Each movie is different. He encourages all of his collaborators to push the envelope, not just me. He likes going with less light than I would typically use, so we’re working right on that edge when shooting film. I find that stressful without the safety net of a monitor, but you just have to trust in your experience, your eye and your meter. That’s old-school days, but metering is reliable.
Most digital shoots don’t seem to use them, and I think you can see a difference. It still amazes me what shooting film can bring back into the image; I use my spot meter quite a bit to make sure we’re not too far down in the shadows.
During “The Private Dining Room” section of the movie, we see one of those ambitious compound camera moves going through various rooms and seeming to turn on a dime.
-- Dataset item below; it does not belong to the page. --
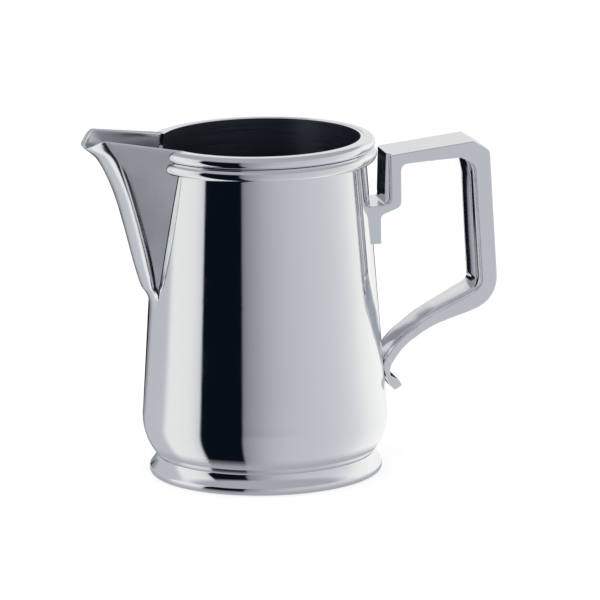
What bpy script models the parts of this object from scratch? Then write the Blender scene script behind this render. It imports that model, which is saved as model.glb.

How did that work?
Yeah, Wes designed some very intricate dolly moves, which meant bringing a lot of track. At times, we had a track on top of a track so we could move both laterally and in-an-out during shots. That let us make those speedy right-angle turns and still manage to keep subjects in frame at precisely the right spot. Operating camera for those shots sometimes required me to do a contortion act at the beginning, and then I un-corkscrew to a more stable position as the shot progresses.
In addition to the ever-growing ensemble of returning actors, there seems to be a number of returning crew members as well?
Our crew is small, including a bare minimum of people. Even though it isn’t really the case, Wes always says we are making a student movie. There’s no video village, just Wes with a little monitor he can check, though he usually just watches the actors. This makes it a more intimate experience, which everybody seems to appreciate, probably because so few filmmakers take this approach anymore.
Wes always gets a small “boutique” hotel and has everybody stay there – cast, producers, editor, production designer – so there’s anywhere from ten to twenty-five people depending on cast. We’re the only ones in the hotel, and we have dinner together each night, so there’s a genuine family atmosphere. It lets us talk about the movie or whatever else is going on, and it gives us a chance to know the new people better.
Is the combination of shooting film and then finishing via DI a sort of best-of-both-worlds approach to modern filmmaking?
It used to be only film finishes for us, but working digitally offers so much more control, especially when there is the matter of elements and graphics being added in post. And being intimately involved through that only helps contribute to my feelings about every new picture, that even after all these years, each one is a learning experience.